Ruth Goodwin started her singing career in 1945 when she joined the Conservatoire of Music in Cape Town, South Africa as a musical student. For three and half years she trained under the guidance of Ms. Valerie Parkins. Thereafter she spent a further four years receiving tuition in singing at the University of Cape Town College of Music under the tutorship direction of Mr. Ernest Dennis.

At the same time she also studied voice training under the very capable guidance of the well known Opera Singer, Ms. Olga Magnoni. She has sung in roles of Violetta (La Traviata), Gilda (Rigoletto) and Cho Cho San (Mme Butterfly). Ms. Goodwin has been featured rgularly as the lead soprano in many of the oratorio work presented by the Eoan Group, and among these, Handel’s Messiah and Mendelsohn’s Elijah.
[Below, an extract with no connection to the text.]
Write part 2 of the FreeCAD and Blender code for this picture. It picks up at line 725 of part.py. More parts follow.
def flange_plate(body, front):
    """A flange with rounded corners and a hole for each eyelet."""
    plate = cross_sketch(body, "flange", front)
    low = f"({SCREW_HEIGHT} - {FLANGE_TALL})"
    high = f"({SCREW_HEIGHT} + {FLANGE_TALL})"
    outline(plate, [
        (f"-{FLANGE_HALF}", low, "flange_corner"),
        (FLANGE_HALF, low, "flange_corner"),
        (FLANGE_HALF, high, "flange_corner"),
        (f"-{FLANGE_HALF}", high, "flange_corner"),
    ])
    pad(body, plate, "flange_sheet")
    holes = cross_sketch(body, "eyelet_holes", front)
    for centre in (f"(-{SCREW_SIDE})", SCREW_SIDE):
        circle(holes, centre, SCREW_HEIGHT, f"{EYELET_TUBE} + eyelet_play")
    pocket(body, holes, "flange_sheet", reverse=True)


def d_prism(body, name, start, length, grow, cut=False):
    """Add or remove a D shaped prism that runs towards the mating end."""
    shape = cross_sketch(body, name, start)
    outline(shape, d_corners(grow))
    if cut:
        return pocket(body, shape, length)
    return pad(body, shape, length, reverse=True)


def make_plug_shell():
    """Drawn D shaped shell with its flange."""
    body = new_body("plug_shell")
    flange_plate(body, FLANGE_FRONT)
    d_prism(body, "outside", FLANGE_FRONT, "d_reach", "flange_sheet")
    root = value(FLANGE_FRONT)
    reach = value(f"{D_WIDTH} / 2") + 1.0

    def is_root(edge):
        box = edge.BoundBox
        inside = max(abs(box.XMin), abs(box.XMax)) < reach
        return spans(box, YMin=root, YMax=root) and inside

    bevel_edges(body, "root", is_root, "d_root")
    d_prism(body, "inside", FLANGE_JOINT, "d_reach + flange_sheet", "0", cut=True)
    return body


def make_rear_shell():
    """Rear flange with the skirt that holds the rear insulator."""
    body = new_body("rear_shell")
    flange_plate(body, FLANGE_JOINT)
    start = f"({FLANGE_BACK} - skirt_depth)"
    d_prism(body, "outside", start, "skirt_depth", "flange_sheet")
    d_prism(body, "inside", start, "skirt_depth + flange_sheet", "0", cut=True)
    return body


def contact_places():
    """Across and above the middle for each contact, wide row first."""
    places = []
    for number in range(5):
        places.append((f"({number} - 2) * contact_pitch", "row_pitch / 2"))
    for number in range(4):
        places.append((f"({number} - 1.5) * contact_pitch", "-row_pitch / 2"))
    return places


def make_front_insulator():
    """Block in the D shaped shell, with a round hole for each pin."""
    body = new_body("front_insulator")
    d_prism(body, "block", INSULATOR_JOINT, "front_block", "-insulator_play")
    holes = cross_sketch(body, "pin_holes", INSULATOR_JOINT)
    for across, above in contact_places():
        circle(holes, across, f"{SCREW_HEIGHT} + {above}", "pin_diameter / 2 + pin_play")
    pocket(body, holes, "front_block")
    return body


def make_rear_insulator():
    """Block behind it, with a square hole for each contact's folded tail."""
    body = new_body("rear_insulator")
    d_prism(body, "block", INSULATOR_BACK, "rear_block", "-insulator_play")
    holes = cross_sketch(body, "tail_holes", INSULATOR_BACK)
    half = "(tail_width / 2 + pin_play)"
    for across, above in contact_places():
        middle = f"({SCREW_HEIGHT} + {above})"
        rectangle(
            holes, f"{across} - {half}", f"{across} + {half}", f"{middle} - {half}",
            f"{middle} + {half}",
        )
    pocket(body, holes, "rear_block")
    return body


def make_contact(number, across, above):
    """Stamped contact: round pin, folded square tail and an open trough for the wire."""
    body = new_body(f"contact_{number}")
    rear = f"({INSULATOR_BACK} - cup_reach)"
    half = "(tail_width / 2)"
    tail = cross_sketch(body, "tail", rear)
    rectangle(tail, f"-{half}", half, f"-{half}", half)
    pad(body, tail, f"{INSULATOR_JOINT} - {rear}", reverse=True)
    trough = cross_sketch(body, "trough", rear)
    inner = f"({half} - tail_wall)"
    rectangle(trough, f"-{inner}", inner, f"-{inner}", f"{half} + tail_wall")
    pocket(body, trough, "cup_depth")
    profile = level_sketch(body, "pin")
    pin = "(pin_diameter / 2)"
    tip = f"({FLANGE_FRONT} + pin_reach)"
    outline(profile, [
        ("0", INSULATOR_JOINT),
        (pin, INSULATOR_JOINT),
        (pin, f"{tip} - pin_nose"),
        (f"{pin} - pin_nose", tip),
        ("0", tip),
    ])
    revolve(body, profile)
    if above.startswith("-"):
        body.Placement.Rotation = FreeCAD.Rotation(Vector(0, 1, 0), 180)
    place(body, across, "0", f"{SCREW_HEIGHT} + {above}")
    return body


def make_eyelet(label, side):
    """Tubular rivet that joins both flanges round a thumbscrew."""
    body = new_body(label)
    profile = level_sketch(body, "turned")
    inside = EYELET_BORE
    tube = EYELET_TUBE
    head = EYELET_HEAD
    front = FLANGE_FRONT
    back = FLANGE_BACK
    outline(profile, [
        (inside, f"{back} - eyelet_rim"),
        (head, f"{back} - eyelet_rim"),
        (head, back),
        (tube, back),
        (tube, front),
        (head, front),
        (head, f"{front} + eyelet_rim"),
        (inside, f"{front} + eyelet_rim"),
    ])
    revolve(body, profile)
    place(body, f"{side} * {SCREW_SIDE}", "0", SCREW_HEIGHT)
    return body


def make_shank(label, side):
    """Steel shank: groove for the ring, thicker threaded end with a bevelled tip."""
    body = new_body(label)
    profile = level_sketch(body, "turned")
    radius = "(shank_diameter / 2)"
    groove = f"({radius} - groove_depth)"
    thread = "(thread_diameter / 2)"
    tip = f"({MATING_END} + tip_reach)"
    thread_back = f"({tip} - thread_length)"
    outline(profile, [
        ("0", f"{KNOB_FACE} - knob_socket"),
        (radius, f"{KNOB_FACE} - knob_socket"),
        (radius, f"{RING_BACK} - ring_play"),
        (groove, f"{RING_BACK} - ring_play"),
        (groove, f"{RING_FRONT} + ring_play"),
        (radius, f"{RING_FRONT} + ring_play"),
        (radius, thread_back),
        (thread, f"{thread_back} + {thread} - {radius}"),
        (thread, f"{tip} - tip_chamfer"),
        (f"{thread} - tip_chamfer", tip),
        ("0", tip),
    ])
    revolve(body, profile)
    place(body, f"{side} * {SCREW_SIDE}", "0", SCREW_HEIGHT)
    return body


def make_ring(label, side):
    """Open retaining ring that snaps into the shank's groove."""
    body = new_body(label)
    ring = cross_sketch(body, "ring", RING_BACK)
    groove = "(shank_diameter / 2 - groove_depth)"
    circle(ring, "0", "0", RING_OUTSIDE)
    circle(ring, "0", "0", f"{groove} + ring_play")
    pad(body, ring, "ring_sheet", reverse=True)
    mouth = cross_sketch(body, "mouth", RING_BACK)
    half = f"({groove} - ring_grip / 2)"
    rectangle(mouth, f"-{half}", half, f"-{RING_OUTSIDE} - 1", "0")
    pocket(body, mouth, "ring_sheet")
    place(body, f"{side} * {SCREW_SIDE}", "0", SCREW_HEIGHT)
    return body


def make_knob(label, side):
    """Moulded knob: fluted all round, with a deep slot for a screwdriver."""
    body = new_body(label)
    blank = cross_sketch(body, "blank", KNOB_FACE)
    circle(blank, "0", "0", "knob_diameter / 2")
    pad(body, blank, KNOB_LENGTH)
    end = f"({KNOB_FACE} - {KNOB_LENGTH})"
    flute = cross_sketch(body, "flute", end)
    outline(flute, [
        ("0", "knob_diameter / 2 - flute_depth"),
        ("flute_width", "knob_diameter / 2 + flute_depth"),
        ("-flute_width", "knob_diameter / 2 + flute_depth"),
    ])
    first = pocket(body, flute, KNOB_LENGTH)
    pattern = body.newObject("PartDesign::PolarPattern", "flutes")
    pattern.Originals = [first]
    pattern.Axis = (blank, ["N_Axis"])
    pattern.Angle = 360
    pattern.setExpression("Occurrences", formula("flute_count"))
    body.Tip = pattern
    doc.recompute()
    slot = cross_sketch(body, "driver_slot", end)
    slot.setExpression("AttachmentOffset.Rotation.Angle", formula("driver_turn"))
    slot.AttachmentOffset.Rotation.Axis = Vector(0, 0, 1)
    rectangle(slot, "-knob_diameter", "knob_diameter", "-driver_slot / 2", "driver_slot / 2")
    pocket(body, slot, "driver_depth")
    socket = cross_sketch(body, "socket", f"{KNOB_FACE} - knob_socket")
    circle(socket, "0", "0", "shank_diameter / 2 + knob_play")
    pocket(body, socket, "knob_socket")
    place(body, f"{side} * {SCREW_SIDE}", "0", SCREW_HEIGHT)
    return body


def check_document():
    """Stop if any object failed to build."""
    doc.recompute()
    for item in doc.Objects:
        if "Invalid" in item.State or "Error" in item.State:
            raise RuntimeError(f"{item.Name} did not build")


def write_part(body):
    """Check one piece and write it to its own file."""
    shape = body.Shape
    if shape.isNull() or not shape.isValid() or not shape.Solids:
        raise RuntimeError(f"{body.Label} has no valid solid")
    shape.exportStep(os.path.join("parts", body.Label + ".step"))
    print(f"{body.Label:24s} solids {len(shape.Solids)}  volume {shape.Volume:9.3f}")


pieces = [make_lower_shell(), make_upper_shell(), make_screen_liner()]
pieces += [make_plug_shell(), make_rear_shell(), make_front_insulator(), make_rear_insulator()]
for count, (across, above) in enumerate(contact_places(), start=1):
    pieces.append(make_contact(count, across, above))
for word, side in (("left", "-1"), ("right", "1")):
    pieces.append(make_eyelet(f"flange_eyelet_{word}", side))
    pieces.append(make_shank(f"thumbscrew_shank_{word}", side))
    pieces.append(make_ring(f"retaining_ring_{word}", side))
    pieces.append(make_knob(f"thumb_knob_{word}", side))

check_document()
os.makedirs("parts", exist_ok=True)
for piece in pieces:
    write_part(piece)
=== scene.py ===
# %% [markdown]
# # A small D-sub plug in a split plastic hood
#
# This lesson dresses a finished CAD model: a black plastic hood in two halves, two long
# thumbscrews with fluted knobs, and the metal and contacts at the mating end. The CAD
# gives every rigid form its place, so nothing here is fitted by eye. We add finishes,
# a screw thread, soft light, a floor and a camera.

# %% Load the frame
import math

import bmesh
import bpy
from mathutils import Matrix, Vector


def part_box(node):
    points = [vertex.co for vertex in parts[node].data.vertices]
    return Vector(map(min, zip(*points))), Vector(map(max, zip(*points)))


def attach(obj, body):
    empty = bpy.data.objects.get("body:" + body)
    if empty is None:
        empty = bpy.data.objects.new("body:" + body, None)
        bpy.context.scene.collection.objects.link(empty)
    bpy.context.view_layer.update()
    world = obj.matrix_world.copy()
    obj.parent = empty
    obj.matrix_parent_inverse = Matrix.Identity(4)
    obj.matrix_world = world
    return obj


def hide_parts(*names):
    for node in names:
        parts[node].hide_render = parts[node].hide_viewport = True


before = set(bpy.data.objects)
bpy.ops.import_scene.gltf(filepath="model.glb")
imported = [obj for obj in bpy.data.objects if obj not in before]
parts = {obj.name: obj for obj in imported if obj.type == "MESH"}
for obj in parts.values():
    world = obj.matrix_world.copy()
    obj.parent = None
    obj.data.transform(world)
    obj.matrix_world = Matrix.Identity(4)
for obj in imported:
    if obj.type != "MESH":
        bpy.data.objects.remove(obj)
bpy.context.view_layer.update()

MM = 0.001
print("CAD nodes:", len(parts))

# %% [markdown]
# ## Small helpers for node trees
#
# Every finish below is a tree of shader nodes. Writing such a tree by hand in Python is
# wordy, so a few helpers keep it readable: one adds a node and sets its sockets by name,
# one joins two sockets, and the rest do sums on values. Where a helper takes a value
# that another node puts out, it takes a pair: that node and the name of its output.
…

After studying at the Conservatoire of Music and the College of Music, she began to sing in numerous churches like the Zinzendorf Moravian Church, St. Mark’s Anglican Ms. Goodwin was one of the very first “Coloured” Opera Singers and in the Eoan’s production in 1956, she sang the part of Violetta in Verdi’s La Traviata. Ms. Good has received many accolades and numerous operatic awards for performances over the years. She was associated with the “Eoan Group” for a number of years. This group, despite the official policies and practices of South African Government of the time, vigorously asserted the right of every human being to be given the opportunity for cultural and social enrichment.

She says she loved the influence of her mother who was a church organist and who always encouraged her to sing. She often found her mother cooking on Sunday mornings while Ruth would play hymns from the Alexander Hymn Book and start singing from Hymn number one until her mother had finished cooking and they ended up singing together.

Ms. Goodwin serve on the Board of Stepping stones, a city-based Day Care Centre in Cape Town, which is home to many children from disadvantaged communities. She is also on the board of the District Six Museum, of which the primary objective for this museum is the broadening of cultural and social horizons. She fondly remembers her career in District Six for this was a place where music reigned, whether it was the guitar, the banjo or the voice. It provided an endless source of happiness for the people of District Six.

Upon receiving this award, Ms. Goodwin says ”this award is an affirmation of the cultural values and aspirations shared by people around the globe, values which cut across all barriers of so called race, colour and creed.”

An Opera Critic in London newspapers quoted: “Now here is Goodwin with “Tutte Le Feste al Tempio!” What a beautiful, virginal quality she brings to this aria...this is a voice that is totally focused. Goodwin is outstanding by any criteria. And-for me– this is bloody saying a lot!”